* [REQUIRED TASK]
Return the whole listing exactly as it stands.

* [INFORMATION SUPPLIED]
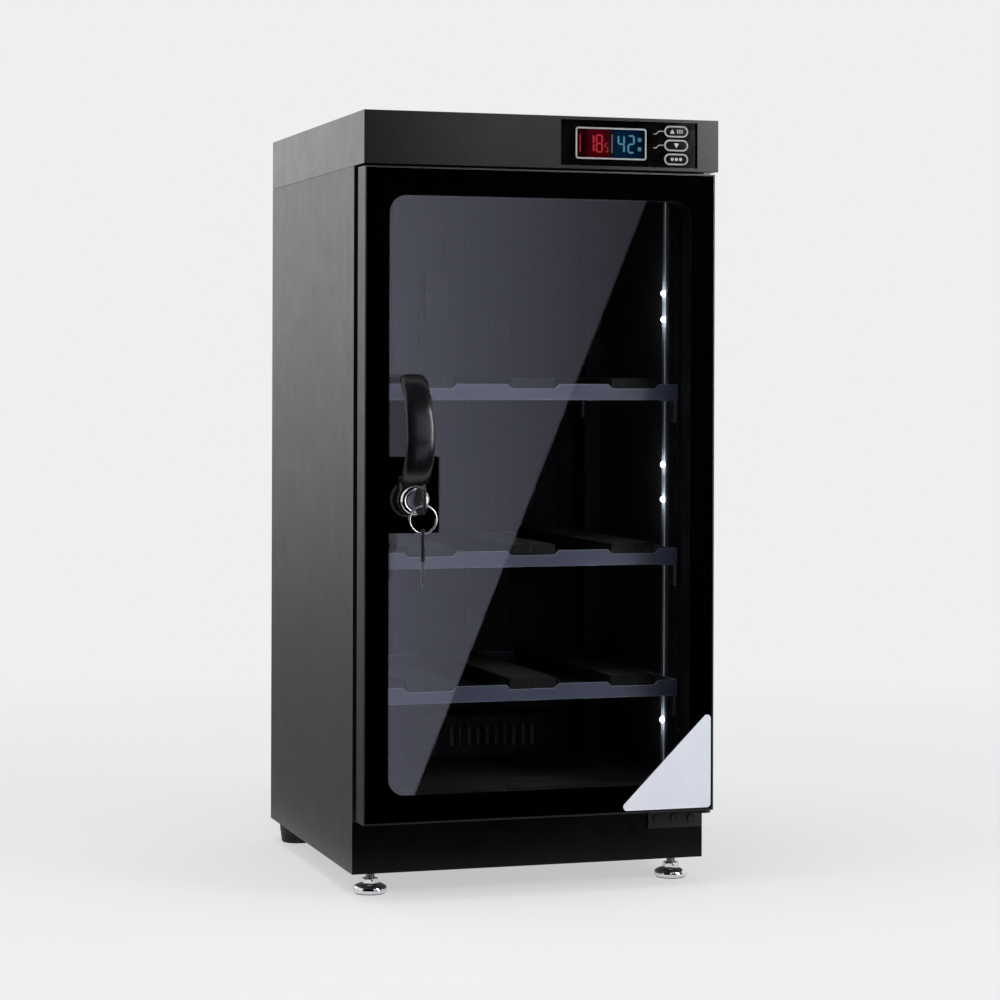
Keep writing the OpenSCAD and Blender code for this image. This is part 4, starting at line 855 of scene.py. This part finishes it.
def floor_mat_piece():
    """Ribbed floor mat: rounded ribs that run from side to side."""
    pitch, half_rib, rib_foot, web, rib_power = 12, 3, 1.6, 1.2, 0.6
    web_start, web_end, rounding, low_share = 6.8, 11.2, 0.8, 0.7
    a, b = low("floor_mat"), high("floor_mat")
    row = [(a.y + 0.3, a.z)]
    for i in range(int((b.y - a.y) / pitch)):
        y = a.y + i * pitch
        for k in range(9):
            angle = math.pi * k / 8
            rise = (b.z - a.z - rib_foot) * math.sin(angle) ** rib_power
            row.append((y + half_rib - half_rib * math.cos(angle), a.z + rib_foot + rise))
        row += [(y + web_start, a.z + web), (y + web_end, a.z + web)]
    row += [(b.y - 0.4, a.z + web), (b.y, a.z + 0.7), (b.y, a.z)]
    small = [(min(max(y, a.y + rounding), b.y - rounding), a.z + (z - a.z) * low_share) for y, z in row]
    rings = [[(x, y, z) for y, z in line] for line, x in (
        (small, a.x), (row, a.x + rounding), (row, 0.0), (row, b.x - rounding), (small, b.x))]
    shape = Shape()
    shape.loft(rings)
    mat = shape.piece("floor_mat_ribbed", "cabinet", ["floor_rubber"], "floor_mat", sharp=50)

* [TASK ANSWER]
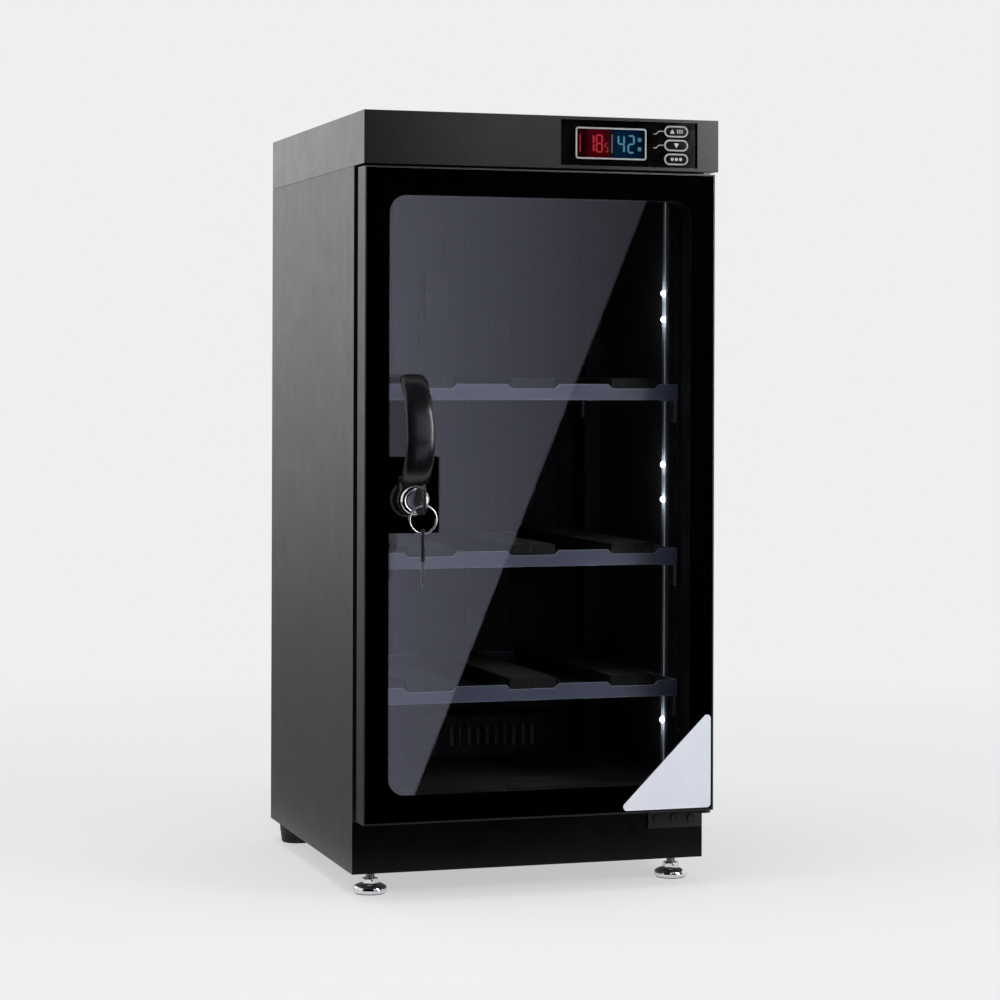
Keep writing the OpenSCAD and Blender code for this image. This is part 4, starting at line 855 of scene.py. This part finishes it.
def floor_mat_piece():
    """Ribbed floor mat: rounded ribs that run from side to side."""
    pitch, half_rib, rib_foot, web, rib_power = 12, 3, 1.6, 1.2, 0.6
    web_start, web_end, rounding, low_share = 6.8, 11.2, 0.8, 0.7
    a, b = low("floor_mat"), high("floor_mat")
    row = [(a.y + 0.3, a.z)]
    for i in range(int((b.y - a.y) / pitch)):
        y = a.y + i * pitch
        for k in range(9):
            angle = math.pi * k / 8
            rise = (b.z - a.z - rib_foot) * math.sin(angle) ** rib_power
            row.append((y + half_rib - half_rib * math.cos(angle), a.z + rib_foot + rise))
        row += [(y + web_start, a.z + web), (y + web_end, a.z + web)]
    row += [(b.y - 0.4, a.z + web), (b.y, a.z + 0.7), (b.y, a.z)]
    small = [(min(max(y, a.y + rounding), b.y - rounding), a.z + (z - a.z) * low_share) for y, z in row]
    rings = [[(x, y, z) for y, z in line] for line, x in (
        (small, a.x), (row, a.x + rounding), (row, 0.0), (row, b.x - rounding), (small, b.x))]
    shape = Shape()
    shape.loft(rings)
    mat = shape.piece("floor_mat_ribbed", "cabinet", ["floor_rubber"], "floor_mat", sharp=50)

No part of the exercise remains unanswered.